THE PROBLEM |
Reproduce all entries precisely as they are written.

[Stored dataset items]
----

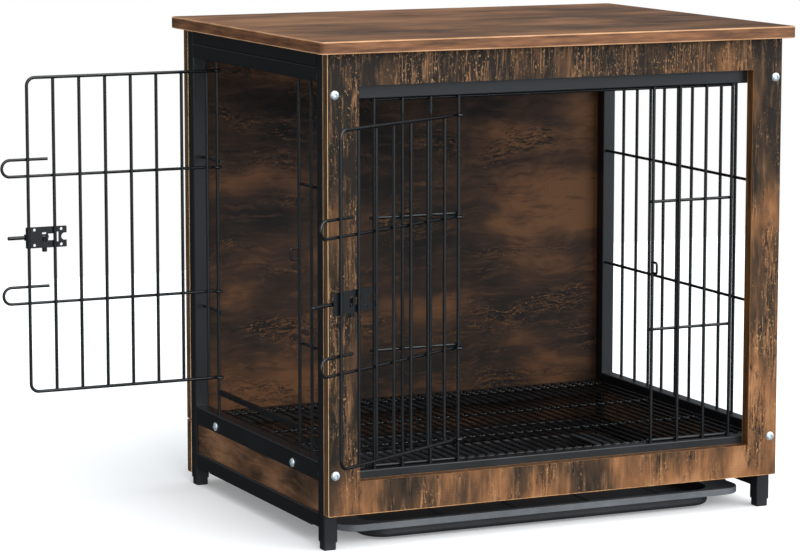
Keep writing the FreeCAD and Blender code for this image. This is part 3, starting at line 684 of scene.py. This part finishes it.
wall_way = (0.42, -0.9, 0.1)
left_way = (-0.98, 0.2, 0.0)
world = bpy.data.worlds.new("white studio")
world.use_nodes = True
tree = world.node_tree
tree.nodes.clear()
seen = add(tree, "ShaderNodeBackground", {"Color": (1.0, 1.0, 1.0, 1.0), "Strength": 1.0})
way = add(tree, "ShaderNodeTexCoord").outputs["Generated"]
height = add(tree, "ShaderNodeSeparateXYZ", {0: way}).outputs["Z"]
to_wall = add(tree, "ShaderNodeVectorMath", {0: way, 1: wall_way}, operation="DOT_PRODUCT").outputs["Value"]
to_left = add(tree, "ShaderNodeVectorMath", {0: way, 1: left_way}, operation="DOT_PRODUCT").outputs["Value"]

# Each glow: what it follows, where it starts and is full, and its least and greatest strength.
glows = {}
for part, (follows, begins, full, least, greatest) in {
        "wall": (to_wall, 0.35, 0.85, 0.0, 1.5), "above the floor": (height, -0.20, -0.05, 0.12, 1.0),
        "left panel": (to_left, 0.90, 0.985, 0.0, 0.8), "ceiling": (height, -0.1, 0.5, 0.05, 0.4)}.items():
    glows[part] = add(tree, "ShaderNodeMapRange", {"Value": follows, "From Min": begins, "From Max": full,
                      "To Min": least, "To Max": greatest}, interpolation_type="SMOOTHSTEP").outputs[0]
front = add(tree, "ShaderNodeMath", {0: glows["wall"], 1: glows["above the floor"]}, operation="MULTIPLY")
panels = add(tree, "ShaderNodeMath", {0: front.outputs[0], 1: glows["left panel"]}, operation="MAXIMUM")
glow = add(tree, "ShaderNodeMath", {0: panels.outputs[0], 1: glows["ceiling"]}, operation="MAXIMUM")
around = add(tree, "ShaderNodeBackground", {"Color": (0.86, 0.94, 1.0, 1.0), "Strength": glow.outputs[0]})
ray = add(tree, "ShaderNodeLightPath")
both = add(tree, "ShaderNodeMixShader", {0: ray.outputs["Is Camera Ray"], 1: around.outputs[0],
           2: seen.outputs[0]})
add(tree, "ShaderNodeOutputWorld", {"Surface": both.outputs[0]})
bpy.context.scene.world = world

for name, towards, strength, spread in (("large softbox, front right", (0.35, -0.75, 1.0), 3.3, 90.0),
                                        ("low softbox, front", (-0.3, -1.0, 0.25), 0.5, 40.0)):
    lamp = bpy.data.lights.new(name, "SUN")
    lamp.energy = strength
    lamp.angle = math.radians(spread)
    holder = bpy.data.objects.new(name, lamp)
    holder.rotation_euler = Vector(towards).to_track_quat("Z", "Y").to_euler()
    bpy.context.scene.collection.objects.link(holder)

view = bpy.data.cameras.new("photograph's viewpoint")
view.lens = 150.48
view.sensor_width = 36.0
view.clip_end = 100.0
camera = bpy.data.objects.new("camera", view)
camera.location = (-1.9917, -4.0798, 0.9684)
camera.rotation_euler = (math.radians(81.69), 0.0, math.radians(-24.70))
bpy.context.scene.collection.objects.link(camera)
bpy.context.scene.camera = camera
bpy.context.scene.view_settings.view_transform = "Standard"
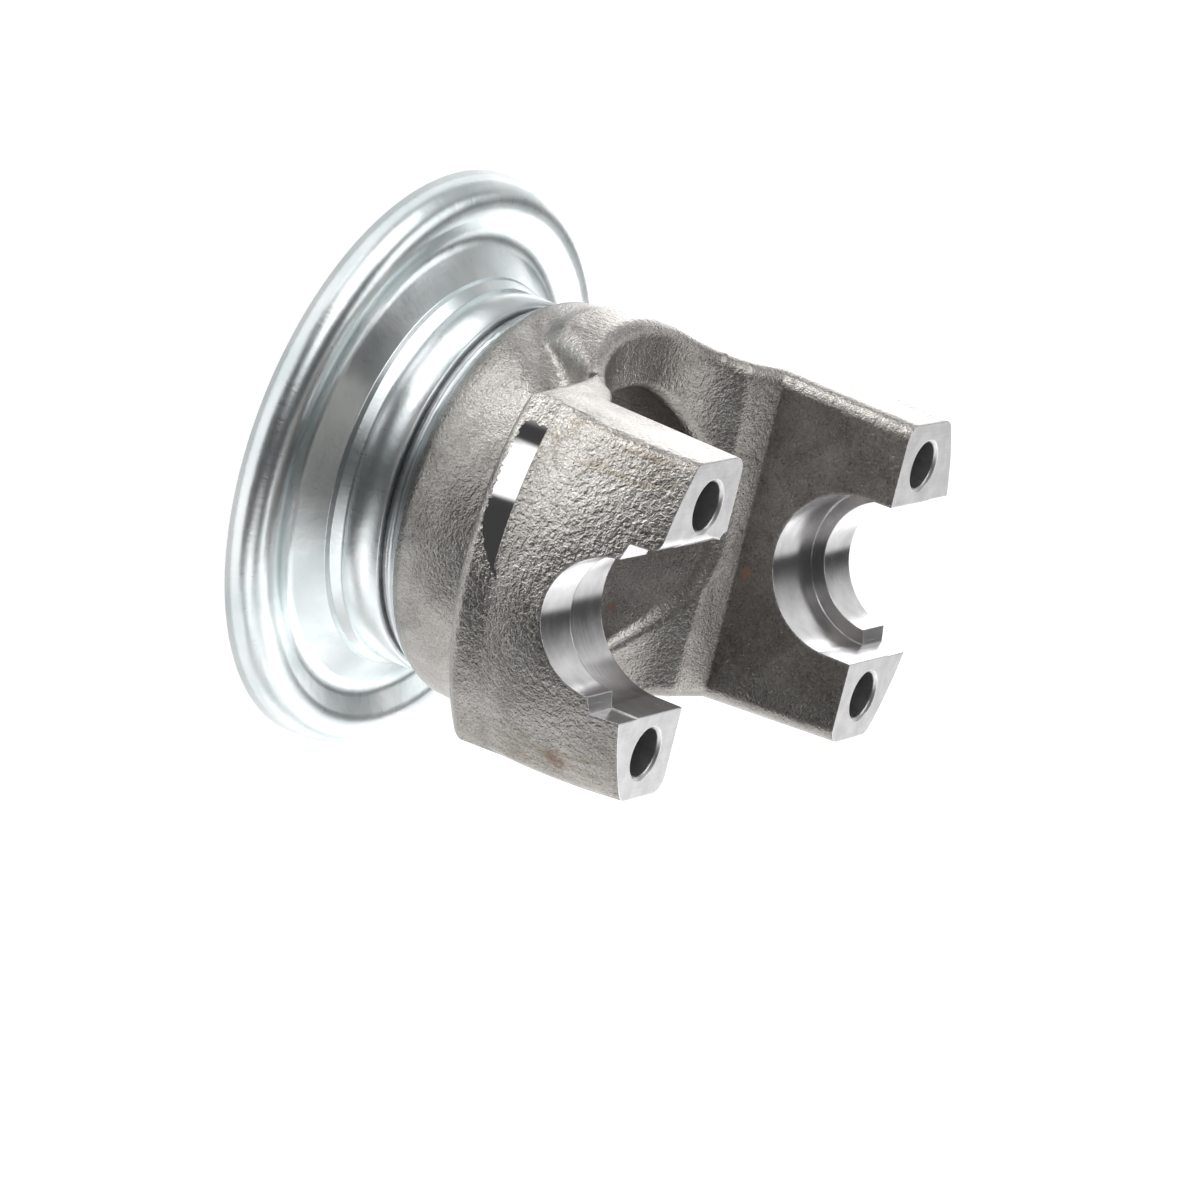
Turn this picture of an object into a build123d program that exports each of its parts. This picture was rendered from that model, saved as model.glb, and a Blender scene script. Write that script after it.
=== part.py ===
from build123d import *
import math
import os

# Pinion end yoke for half-round bearing caps, with a pressed dust deflector.
# Frame: z = 0 is the rear end face of the hub, +Z runs forward to the ears,
# the cross trunnion lies along Y.

# Trunnion seats
CAP_R = 15.1             # radius of the bearing cap and of its half-round seat
SHOULDER_Y = 46.05       # half of the distance between the cap retaining shoulders
LIP_R = 12.4             # inner radius of the retaining shoulder
LIP_END = 0.9            # how far the shoulder stops below the trunnion line
FLAT_RELIEF = 0.2        # extra depth of the flats outboard of the shoulder
TRUNNION_H = 91.0        # trunnion line above the rear face
LUG_ABOVE = 5.3          # lug faces above the trunnion line

# Ears
EAR_IN = 31.0            # inner pad of each ear from the middle plane
EAR_HALF = 30.5          # half width of an ear at the lug face
EAR_HEEL_HALF = 31.6     # half width of an ear at the outside of its rear end
EAR_ROOT_HALF = 33.2     # half width of an ear at its inner root
EAR_R = 55.2             # forged outer radius at the lug face
EAR_BELLY = 1.2          # the ear swells by this much between its ends
EAR_TAPER = 1.0          # and is smaller by this much at its rear end
FORGE_SHIFT = 1.1        # forging sits this far off the turning axis, toward -X
SHOULDER_H = 59.8        # rear edge of the ears
SHOULDER_DROP = 2.8      # the rear shoulder slopes back by this much to the barrel
TURNED_DEPTH = 0.9       # hub turning tool clips the ears this deep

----

RESULT FOR THIS TASK |
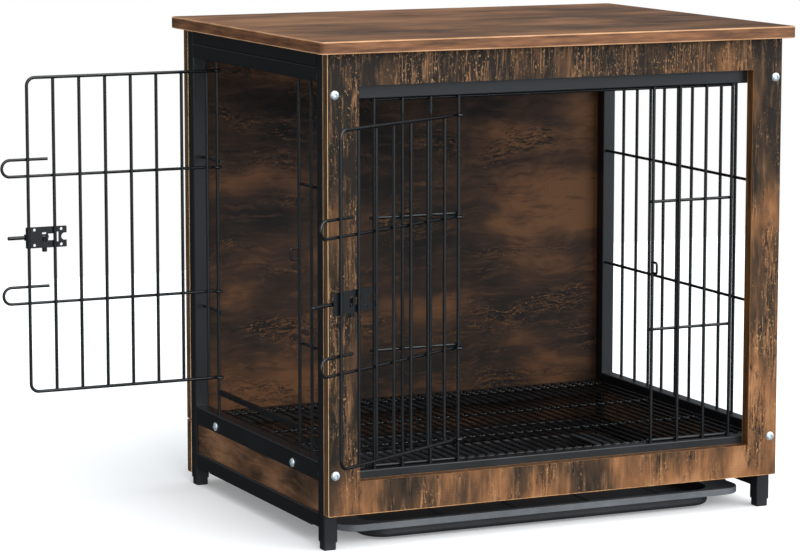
Keep writing the FreeCAD and Blender code for this image. This is part 3, starting at line 684 of scene.py. This part finishes it.
wall_way = (0.42, -0.9, 0.1)
left_way = (-0.98, 0.2, 0.0)
world = bpy.data.worlds.new("white studio")
world.use_nodes = True
tree = world.node_tree
tree.nodes.clear()
seen = add(tree, "ShaderNodeBackground", {"Color": (1.0, 1.0, 1.0, 1.0), "Strength": 1.0})
way = add(tree, "ShaderNodeTexCoord").outputs["Generated"]
height = add(tree, "ShaderNodeSeparateXYZ", {0: way}).outputs["Z"]
to_wall = add(tree, "ShaderNodeVectorMath", {0: way, 1: wall_way}, operation="DOT_PRODUCT").outputs["Value"]
to_left = add(tree, "ShaderNodeVectorMath", {0: way, 1: left_way}, operation="DOT_PRODUCT").outputs["Value"]

# Each glow: what it follows, where it starts and is full, and its least and greatest strength.
glows = {}
for part, (follows, begins, full, least, greatest) in {
        "wall": (to_wall, 0.35, 0.85, 0.0, 1.5), "above the floor": (height, -0.20, -0.05, 0.12, 1.0),
        "left panel": (to_left, 0.90, 0.985, 0.0, 0.8), "ceiling": (height, -0.1, 0.5, 0.05, 0.4)}.items():
    glows[part] = add(tree, "ShaderNodeMapRange", {"Value": follows, "From Min": begins, "From Max": full,
                      "To Min": least, "To Max": greatest}, interpolation_type="SMOOTHSTEP").outputs[0]
front = add(tree, "ShaderNodeMath", {0: glows["wall"], 1: glows["above the floor"]}, operation="MULTIPLY")
panels = add(tree, "ShaderNodeMath", {0: front.outputs[0], 1: glows["left panel"]}, operation="MAXIMUM")
glow = add(tree, "ShaderNodeMath", {0: panels.outputs[0], 1: glows["ceiling"]}, operation="MAXIMUM")
around = add(tree, "ShaderNodeBackground", {"Color": (0.86, 0.94, 1.0, 1.0), "Strength": glow.outputs[0]})
ray = add(tree, "ShaderNodeLightPath")
both = add(tree, "ShaderNodeMixShader", {0: ray.outputs["Is Camera Ray"], 1: around.outputs[0],
           2: seen.outputs[0]})
add(tree, "ShaderNodeOutputWorld", {"Surface": both.outputs[0]})
bpy.context.scene.world = world

for name, towards, strength, spread in (("large softbox, front right", (0.35, -0.75, 1.0), 3.3, 90.0),
                                        ("low softbox, front", (-0.3, -1.0, 0.25), 0.5, 40.0)):
    lamp = bpy.data.lights.new(name, "SUN")
    lamp.energy = strength
    lamp.angle = math.radians(spread)
    holder = bpy.data.objects.new(name, lamp)
    holder.rotation_euler = Vector(towards).to_track_quat("Z", "Y").to_euler()
    bpy.context.scene.collection.objects.link(holder)

view = bpy.data.cameras.new("photograph's viewpoint")
view.lens = 150.48
view.sensor_width = 36.0
view.clip_end = 100.0
camera = bpy.data.objects.new("camera", view)
camera.location = (-1.9917, -4.0798, 0.9684)
camera.rotation_euler = (math.radians(81.69), 0.0, math.radians(-24.70))
bpy.context.scene.collection.objects.link(camera)
bpy.context.scene.camera = camera
bpy.context.scene.view_settings.view_transform = "Standard"
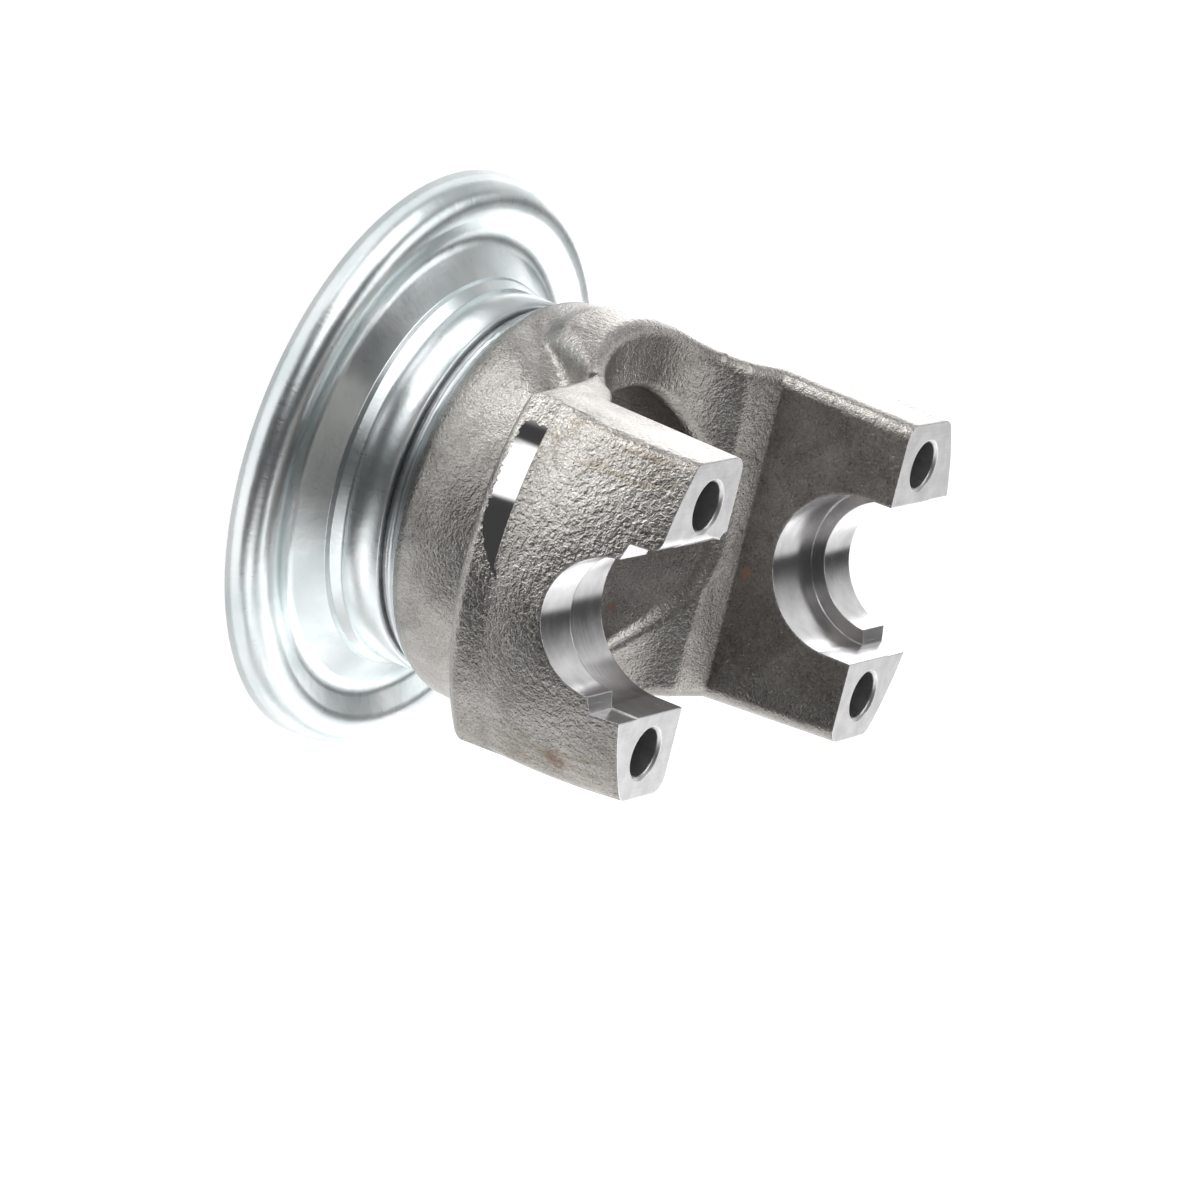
Turn this picture of an object into a build123d program that exports each of its parts. This picture was rendered from that model, saved as model.glb, and a Blender scene script. Write that script after it.
=== part.py ===
from build123d import *
import math
import os

# Pinion end yoke for half-round bearing caps, with a pressed dust deflector.
# Frame: z = 0 is the rear end face of the hub, +Z runs forward to the ears,
# the cross trunnion lies along Y.

# Trunnion seats
CAP_R = 15.1             # radius of the bearing cap and of its half-round seat
SHOULDER_Y = 46.05       # half of the distance between the cap retaining shoulders
LIP_R = 12.4             # inner radius of the retaining shoulder
LIP_END = 0.9            # how far the shoulder stops below the trunnion line
FLAT_RELIEF = 0.2        # extra depth of the flats outboard of the shoulder
TRUNNION_H = 91.0        # trunnion line above the rear face
LUG_ABOVE = 5.3          # lug faces above the trunnion line

# Ears
EAR_IN = 31.0            # inner pad of each ear from the middle plane
EAR_HALF = 30.5          # half width of an ear at the lug face
EAR_HEEL_HALF = 31.6     # half width of an ear at the outside of its rear end
EAR_ROOT_HALF = 33.2     # half width of an ear at its inner root
EAR_R = 55.2             # forged outer radius at the lug face
EAR_BELLY = 1.2          # the ear swells by this much between its ends
EAR_TAPER = 1.0          # and is smaller by this much at its rear end
FORGE_SHIFT = 1.1        # forging sits this far off the turning axis, toward -X
SHOULDER_H = 59.8        # rear edge of the ears
SHOULDER_DROP = 2.8      # the rear shoulder slopes back by this much to the barrel
TURNED_DEPTH = 0.9       # hub turning tool clips the ears this deep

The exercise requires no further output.